What does "Complimentary High-speed Internet access on the lobby level" mean? You can see the phrase on the website of the Hilton Washington Dulles Airport hotel. Did you imagine it meant that if you opened your laptop on the lobby level of the hotel a wireless Internet network would come up and you could connect for free? Oh, you are so naive. You are not a sophisticated jet-setter like Robert Langdon and me.
Actually, until a few minutes ago I was like you. I imagined, trustingly, that after checking out of my room and doing my morning recording session at The Teaching Company, I would be able to sit in the lobby of my hotel and continue to work on academic and administrative tasks until my evening flight out of Dulles, and I would have complimentary high-speed wireless Internet access courtesy of the hotel. But instead the usual "Now agree to a $9.99 charge on your room bill" screen came up as soon as I pointed the browser in the direction of Language Log.

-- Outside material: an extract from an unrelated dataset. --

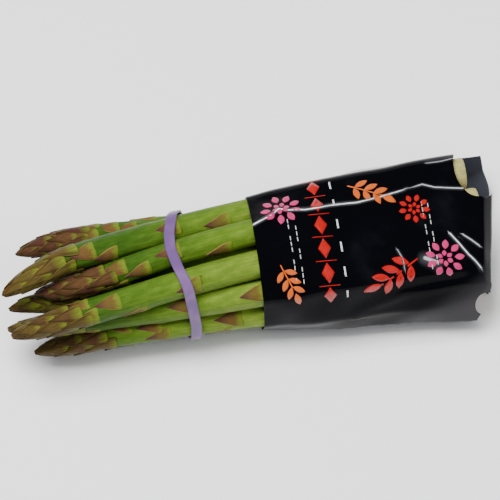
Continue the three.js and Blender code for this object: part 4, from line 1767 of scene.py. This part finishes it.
        kept = []
        for face in faces:
            corners: list[int] = []
            for a, b in zip(face, (*face[1:], face[0])):
                if outside[a] >= 0:
                    corners.append(a)
                if (outside[a] >= 0) != (outside[b] >= 0):
                    corners.append(on_edge(a, b))
            if len(corners) > 2:
                kept.append(tuple(corners))
        return np.array(new_points), np.array(new_laid), kept

    def sheet(self) -> tuple[bpy.types.Object, bpy.types.Object]:
        """Makes the film as one face: the whole one, and one laid open along its underside.

        Returns:
            The film, and the opened film whose corners know their place on the flat film.
        """
        points = self.ruffled(self.surface())
        rows, columns = points.shape[:2]
        lengths = np.linalg.norm(np.diff(points, axis=1), axis=2)
        arc = np.concatenate([np.zeros((rows, 1)), np.cumsum(lengths, axis=1)], axis=1)
        arc -= arc[:, columns // 2: columns // 2 + 1]
        laid = np.stack([points[:, :, 0], arc, np.zeros_like(arc)], axis=2).reshape(-1, 3)
        points = points.reshape(-1, 3)
        faces = [face[::-1] for face in ring_faces(rows, columns)]
        opened = [face for face in faces if max(face) % columns - min(face) % columns == 1]
        sheets = []
        for name, net in (("film_whole", faces), ("film_opened", opened)):
            trimmed, places, kept = self.trimmed(points, laid, net)
            mesh = make_mesh(name, (trimmed + self.shift) * MM, kept)
            strength, off = self.glints(trimmed)
            put_attributes(mesh, laid=places * MM, glint=strength, glint_off=off)
            sheets.append(add_object(name, mesh))
        return sheets[0], sheets[1]

    def build(self) -> tuple[bpy.types.Object, bpy.types.Object]:
        """Makes the sleeve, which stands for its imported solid.

        Returns:
            The sleeve, and the opened film that its print is laid on.
        """
        whole, opened = self.sheet()
        whole.data.materials.append(self.finish)
        whole.data.materials.append(self.inner_finish)
        wall = whole.modifiers.new("wall", "SOLIDIFY")
        wall.thickness = self.thickness * MM
        wall.offset = -1.0
        wall.material_offset = 1
        wall.material_offset_rim = 0
        sleeve = made_plain(whole, "film_sleeve_stretched")
        smooth_faces(sleeve.data)
        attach(sleeve, "root")
        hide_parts("film_sleeve")
        return sleeve, opened


# ---- The print on the film ----


class Ink(Enum):
    """The inks of the print."""

    RED = srgb(164, 18, 15)
    PINK = srgb(180, 46, 98)
    ORANGE = srgb(192, 88, 26)
    WHITE = srgb(196, 196, 194)


class Motif(Enum):
    """The shapes that the print is made of."""

    SPRIG = 1
    ROSETTE = 2
    LOZENGE = 3
    BAR = 4


@dataclass(frozen=True)
class Mark:
    """One motif: its place on the flat film [x, arc from the top], its size, its turn and its ink."""

    motif: Motif
    x: float
    arc: float
    size: float
    turn: float
    ink: Ink


def petal(length: float, width: float, start: float, turn: float) -> np.ndarray:
    """The outline of a pointed petal that grows away from a middle.

    Args:
        length: How long it is.
        width: How wide it is.
        start: How far from the middle it starts.
        turn: Which way it grows, in radians.

    Returns:
        The corners of the outline, in order.
    """
    share = np.linspace(0, 1, PETAL_CORNERS)
    side = 0.5 * width * np.sin(share * np.pi) ** 0.8
    outline = np.concatenate([
        np.stack([start + share * length, -side], axis=1),
        np.stack([start + share[-2:0:-1] * length, side[-2:0:-1]], axis=1),
    ])
    cosine, sine = math.cos(turn), math.sin(turn)
    return outline @ np.array([[cosine, sine], [-sine, cosine]])


@dataclass
class SleevePrint:
    """The generic print of the sleeve: sprigs, rosettes, and bands of lozenges and bars."""

    finish: bpy.types.Material
    proud: float = 0.07
    sunk: float = 0.12
    column_x: float = 40.0
    column_arcs: Place = (-26.0, 40.0)
    column_step: float = 12.5
    lozenge_size: float = 10.5
    bars_past_column: float = 8.5
    bar_size: float = 5.0
    rows_x: tuple[float, ...] = (24.0, 27.5, 92.0, 95.0)
    row_arc: float = -8.0
    row_step: float = 3.1
    row_bars: int = 12
    row_bar_size: float = 2.2
    subdivisions: int = 2
    map_scale: float = 10.0

    def motif_outlines(self, motif: Motif) -> list[np.ndarray]:
        """The closed outlines of a motif about 1 mm across.

        Args:
            motif: The motif.

        Returns:
            The corners of each outline, in order.
        """
        if motif is Motif.SPRIG:
            leaves = [petal(0.34, 0.15, 0.0, math.radians(8)) + (0.22, 0.0)]
            for k in range(3):
                for side in (-1, 1):
                    leaf = petal(0.3, 0.13, 0.02, side * math.radians(52 - 6 * k))
                    leaves.append(leaf + (-0.36 + 0.2 * k, 0.0))
            stalk = np.array([(-0.5, -0.014), (0.24, -0.014), (0.24, 0.014), (-0.5, 0.014)])
            return [*leaves, stalk]
        if motif is Motif.ROSETTE:
            inner = [petal(0.16, 0.12, 0.06, math.radians(60 * k + 30)) for k in range(6)]
            return [petal(0.26, 0.17, 0.24, math.radians(40 * k)) for k in range(9)] + inner
        if motif is Motif.LOZENGE:
            ring = np.array([(0.5, 0), (0, 0.5), (-0.5, 0), (0, -0.5)]) * (0.62, 1.0)
            return [ring, np.array([(-0.5, -0.56), (0.5, -0.56), (0.5, -0.6), (-0.5, -0.6)])]
        return [np.array([(-0.09, -0.5), (0.09, -0.5), (0.09, 0.5), (-0.09, 0.5)])]

    def template(self, motif: Motif) -> bpy.types.Object:
        """Makes a motif as closed slabs 1 mm across, from 0 at their undersides to 1 at their tops.

        Args:
            motif: The motif.

        Returns:
            The slabs.
        """
        points, faces = [], []
        for outline in self.motif_outlines(motif):
            x, y = outline.T
            area = np.sum(x * np.roll(y, -1) - y * np.roll(x, -1))
            ring = outline if area > 0 else outline[::-1]
            count, base = len(ring), len(points)
            points += [(x * MM, y * MM, 1.0) for x, y in ring] + [(x * MM, y * MM, 0.0) for x, y in ring]
            faces.append(tuple(base + k for k in range(count)))
            faces.append(tuple(base + count + k for k in reversed(range(count))))
            for k in range(count):
                after = (k + 1) % count
                faces.append((base + k, base + count + k, base + count + after, base + after))
        mesh = make_mesh(f"{motif.name.lower()}_motif", np.array(points), faces)
        return add_object(mesh.name, mesh)

    def marks(self) -> list[Mark]:
        """Sets out the print.

        Returns:
            The motifs.
        """
        marks = [
            Mark(Motif.ROSETTE, 22, -14, 21, 0.3, Ink.PINK),
            Mark(Motif.SPRIG, 72, 29, 31, 2.6, Ink.RED),
            Mark(Motif.SPRIG, 68, -18, 25, 0.5, Ink.ORANGE),
            Mark(Motif.ROSETTE, 99, 22, 20, 0.0, Ink.PINK),
            Mark(Motif.SPRIG, 21, 28, 22, 1.2, Ink.ORANGE),
            Mark(Motif.ROSETTE, 88, -6, 16, 0.2, Ink.RED),
        ]
        arcs = np.arange(*self.column_arcs, self.column_step)
        bars_x = self.column_x + self.bars_past_column
        marks += [Mark(Motif.LOZENGE, self.column_x, arc, self.lozenge_size, 0.0, Ink.RED) for arc in arcs]
        marks += [Mark(Motif.BAR, bars_x, arc, self.bar_size, 0.0, Ink.WHITE) for arc in arcs]
        for row, x in enumerate(self.rows_x):
            for k in range(self.row_bars):
                if (5 * k + 3 * row) % 7 > 1:
                    arc = self.row_arc + self.row_step * k + row % 2
                    marks.append(Mark(Motif.BAR, x, arc, self.row_bar_size, 0.0, Ink.WHITE))
        return marks

    def make_tree(self) -> GrowthTree:
        """Makes the tree that lays the motifs out on the flat film and then bends them onto it.

        Returns:
            The tree.
        """
        tree = GrowthTree("print_on_film", {
            "Film": "NodeSocketObject",
            **{motif.name.title(): "NodeSocketObject" for motif in Motif},
            "Proud": "NodeSocketFloat",
            "Sunk": "NodeSocketFloat",
            "Ink": "NodeSocketMaterial",
        })
        wires = tree.wiring
        size = tree.named("size", "FLOAT")
        set_out = tree.planted("motif", {motif.name.title(): motif.value for motif in Motif}, {
            "Rotation": wires.combine(0.0, 0.0, tree.named("turn", "FLOAT")),
            "Scale": wires.combine(size, size, 1.0),
        })
        level = self.subdivisions
        fine = wires.add("GeometryNodeSubdivideMesh", {"Mesh": set_out, "Level": level}).outputs[0]
        place = wires.add("GeometryNodeInputPosition").outputs[0]
        x, arc, side = wires.separate(place)
        film_map = wires.scaled(tree.named("laid", "FLOAT_VECTOR"), self.map_scale)
        own_map = wires.scaled(wires.combine(x, arc, 0.0), self.map_scale)
        maps = {"Mesh": tree.shape_of("Film"), "Source UV Map": film_map, "Sample UV": own_map}
        on_film, out = (
            wires.add(
                "GeometryNodeSampleUVSurface", {**maps, "Value": value}, data_type="FLOAT_VECTOR"
            ).outputs[0]
            for value in (place, wires.add("GeometryNodeInputNormal").outputs[0])
        )
        depth = wires.math("ADD", tree.given["Proud"], tree.given["Sunk"])
        height = wires.math("SUBTRACT", wires.times(side, depth), tree.given["Sunk"])
        lifted = wires.vector("ADD", on_film, wires.scaled(wires.vector("NORMALIZE", out), height))
        laid_on = tree.moved(fine, "Position", lifted)
        # The film's arc runs clockwise from the mouth, so that bending turns the motifs inside out.
        outward = wires.add("GeometryNodeFlipFaces", {"Mesh": laid_on}).outputs[0]
        tree.finish(outward, tree.given["Ink"])
        return tree

    def build(self, opened_film: bpy.types.Object) -> bpy.types.Object:
        """Prints the film.

        Args:
            opened_film: The film laid open, with each corner's place on the flat film.

        Returns:
            The print, as one thin piece on the film.
        """
        marks = self.marks()
        places = np.array([(mark.x * MM, mark.arc * MM, 0.0) for mark in marks])
        seeds = make_mesh("print_places", places, [])
        put_attributes(
            seeds,
            motif=[mark.motif.value for mark in marks],
            size=[mark.size for mark in marks],
            turn=[mark.turn for mark in marks],
            ink=[mark.ink.value for mark in marks],
        )
        templates = {motif.name.title(): self.template(motif) for motif in Motif}
        drawn = self.make_tree().grow("sleeve_print", seeds, {
            "Film": opened_film,
            **templates,
            "Proud": self.proud * MM,
            "Sunk": self.sunk * MM,
            "Ink": self.finish,
        })
        for template in templates.values():
            remove_object(template)
        remove_object(opened_film)
        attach(drawn, "root")
        return drawn


# ---- The studio ----


@dataclass(frozen=True)
class Lamp:
    """A soft lamp that faces the bundle.

    It has its place [x, y] over the floor, its height and its two sides in metres, its power in watts,
    and whether glossy surfaces show it.
    """

    name: str
    place: Place
    height: float
    sides: Place
    power: float
    seen: bool = False

    def build(self) -> None:
        """Hangs the lamp."""
        light = bpy.data.lights.new(self.name, "AREA")
        light.shape = "RECTANGLE"
        light.size, light.size_y = self.sides
        light.energy = self.power
        lamp = add_object(self.name, light)
        lamp.location = (*self.place, self.height)
        lamp.rotation_mode = "QUATERNION"
        lamp.rotation_quaternion = (-lamp.location).to_track_quat("-Z", "Y")
        lamp.visible_glossy = self.seen


@dataclass
class Studio:
    """A plain pale floor, soft light, and a camera that looks down on the bundle from its near side."""

    azimuth: float = -8.81
    elevation: float = 62.02
    picture_width: float = 252.1
    aim_across: float = -0.87
    aim_up: float = 18.09
    lens: float = 400.0
    sensor: float = 36.0
    clip: Place = (0.05, 30.0)
    lamps: tuple[Lamp, ...] = (
        Lamp("key_lamp", (-0.35, 0.05), 1.6, (0.9, 0.9), 58.0),
        Lamp("fill_lamp", (0.5, -0.7), 1.5, (1.2, 1.2), 15.0),
        Lamp("edge_lamp", (0.1, 1.5), 0.3, (1.6, 0.16), 2.0, seen=True),
    )
    sky: tuple[tuple[float, Colour], ...] = (
        (0.0, (0.2, 0.21, 0.23)), (0.3, (0.2, 0.22, 0.26)),
        (0.55, (0.12, 0.13, 0.16)), (1.0, (0.08, 0.09, 0.11)),
    )
    sky_strength: float = 0.7
    floor_half: float = 3.0
    floor_drop: float = 0.0003
    floor_dark: Colour = (0.92, 0.92, 0.92)
    floor_light: Colour = (0.94, 0.94, 0.94)

    def directions(self) -> tuple[Vector, Vector, Vector]:
        """Finds how the camera is turned.

        Returns:
            Its right, its up and the way back to it.
        """
        a, e = math.radians(self.azimuth), math.radians(self.elevation)
        right = Vector((math.cos(a), math.sin(a), 0))
        back = Vector((math.sin(a) * math.cos(e), -math.cos(a) * math.cos(e), math.sin(e)))
        return right, back.cross(right), back

    def camera(self) -> None:
        """Places the camera."""
        right, up, back = self.directions()
        lens = bpy.data.cameras.new("studio_camera")
        lens.lens = self.lens
        lens.sensor_width = self.sensor
        camera = add_object("studio_camera", lens)
        away = self.picture_width * MM * self.lens / self.sensor
        aim = right * (self.aim_across * MM) + up * (self.aim_up * MM)
        camera.location = aim + back * away
        camera.rotation_mode = "QUATERNION"
        camera.rotation_quaternion = (-back).to_track_quat("-Z", "Y")
        lens.clip_start, lens.clip_end = self.clip
        bpy.context.scene.camera = camera

    def surroundings(self) -> None:
        """Makes the soft light that comes from all round."""
        world = bpy.data.worlds.new("studio")
        world.use_nodes = True
        bpy.context.scene.world = world
        wires = Wiring(world.node_tree)
        shade = next(node for node in world.node_tree.nodes if node.type == "BACKGROUND")
        way = wires.add("ShaderNodeTexCoord").outputs["Generated"]
        _, _, height = wires.separate(way)
        wires.feed(shade.inputs["Color"], wires.ramp(height, self.sky))
        shade.inputs["Strength"].default_value = self.sky_strength

    def floor(self) -> None:
        """Makes the plain pale floor."""
        square = np.array([(-1, -1, 0), (1, -1, 0), (1, 1, 0), (-1, 1, 0)])
        mesh = make_mesh("studio_floor", square * self.floor_half - (0, 0, self.floor_drop), [(0, 1, 2, 3)])
        material, wires, shader = new_material("pale_floor")
        cloud = wires.noise(wires.object_place(), 2.0)
        wires.feed(shader.inputs["Base Color"], wires.blend(cloud, self.floor_dark, self.floor_light))
        shader.inputs["Roughness"].default_value = 0.9
        mesh.materials.append(material)
        add_object("studio_floor", mesh)

    def build(self) -> None:
        """Sets up the whole studio."""
        self.camera()
        self.surroundings()
        self.floor()
        for lamp in self.lamps:
            lamp.build()


def main() -> None:
    """Builds the studio and every piece of the bundle in order."""
    logging.basicConfig(level=logging.INFO, format="%(name)s: %(message)s")
    Studio().build()
    lie = Lie()
    shift = lie.frame_shift()
    LOG.info("the packed part stands %s mm from the bundle's own frame", np.round(shift, 2))
    pieces = SpearMaker(lie, shift, SpearFinish().build()).build_all()
    pieces.append(RubberBand(lie, shift, RubberFinish().build()).build())
    film = FilmFinish()
    sleeve, opened = FilmSleeve(lie, shift, film.build(), film.build_inner()).build()
    pieces += [sleeve, SleevePrint(InkFinish().build()).build(opened)]
    for piece in pieces:
        LOG.info("%s: %d faces", piece.name, len(piece.data.polygons))


if __name__ == "__main__":
    main()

I went and asked at the registration desk. And here is what Hilton Hotels thought "complimentary high-speed Internet access" meant: if you are a guest, and you register for Internet access in your room, and agree to have the $9.99 charged thereto, then after that you can also use your laptop in the lobby for no extra charge. So if you pay $9.99 for the relevant 24 hours it's free.
I think that's a pretty weird interpretation of "complimentary". Suppose (I invited the assistant manager to imagine) they said there were complimentary apples on the lobby level, and when you went to get some they explained that they actually meant that if you went up to your room and paid for an order of room-service apples to be brought up and signed for, you could then bring one down and eat it in the lobby area. Would you not be mildly surprised? Or even modestly irked?
It is only the linguistic point I am concerned with here. I had picked this hotel after reading its Internet access policies; they were important to my plans. I am a native speaker of English, and I felt that I the text they published had genuinely misled me on an important point.
I don't tell this story to criticize Hilton Hotels. The assistant manager immediately saw the force of my logic and the misleading character of the website language. What she did was to reopen my bill, get me registered as agreeing to pay $9.99 for another 24 hourse, and then she used her discretion to take $9.99 off the bill. Net money changing hands: zero dollars, zero cents. Net cost to hotel (where the wireless router is on all the time no matter what), zero. Another satisfied customer, at no expense.
But the composer of the website boilerplate really does need to be taken back to truth-in-advertising school. The notion that "complimentary Internet access" might mean "complimentary Internet access for those guests who have paid for Internet access" is going a semantic bridge too far. Isn't that right? Is it me, or is it them?